Imagine this scenario: kids in school over the next few years being taught about Kristallnacht or Hitler’s plans to vaporize every Jew on earth. Those children will think to themselves, ‘Oh yes, I know about Kristallnacht. Something similar happened in American in January 2021.’ Or they will think, ‘Hitler? I’ve heard of him. He was like Donald Trump.’

Their capacity to understand the unique barbarism of the Nazi regime will have been diminished by their constant exposure to Trump-as-Hitler comparisons. This is how historical memory is degraded. Not only by the racist lowlifes who engage in explicit Holocaust denial, but also by the well-meaning if wrong-headed commentariat and political set who engage in Holocaust relativism, who witlessly render mundane the crimes of the 1930s by putting them alongside the stupidities of the 2020s.

This has to stop.
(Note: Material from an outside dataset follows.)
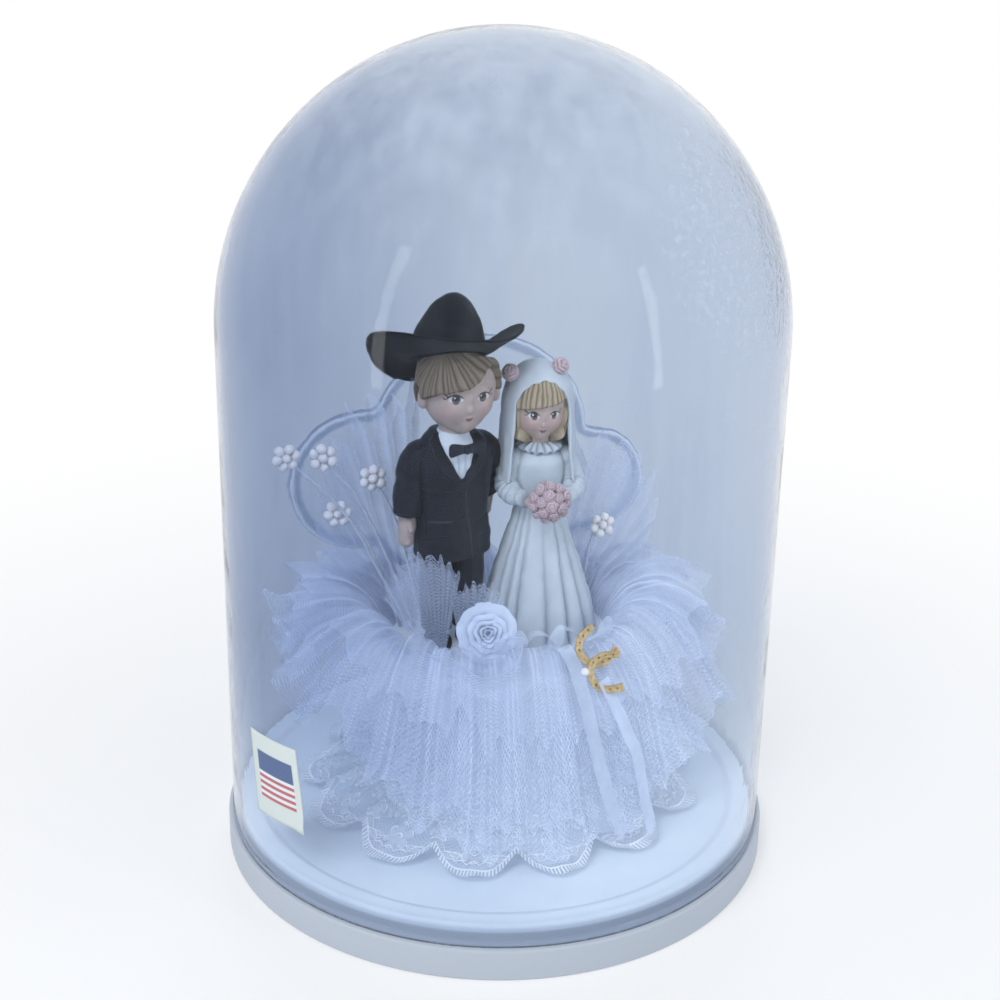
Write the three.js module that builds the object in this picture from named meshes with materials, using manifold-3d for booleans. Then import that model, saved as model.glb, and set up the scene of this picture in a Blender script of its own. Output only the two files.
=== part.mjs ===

The Holocaust is not a political plaything. It is not an exclamation mark that you can put at the end of a sentence or a tweet to show how much you hate Trump. It is a real thing, in history, unparalleled in its inhumanity, and we have a responsibility to teach it honestly to the next generation, not to falsely make them believe that today, for all its faults, is like the 1930s.

That’s the dark irony of the current assaults on Trump. His critics accuse him, with justification, of twisting facts and inventing his own ‘truth’, and yet their transformation of the Holocaust into a tool of virtue-signaling is a far more grave offense against historical truth. Let the Holocaust be. Stop pillaging the suffering of earlier generations. Create your own metaphors.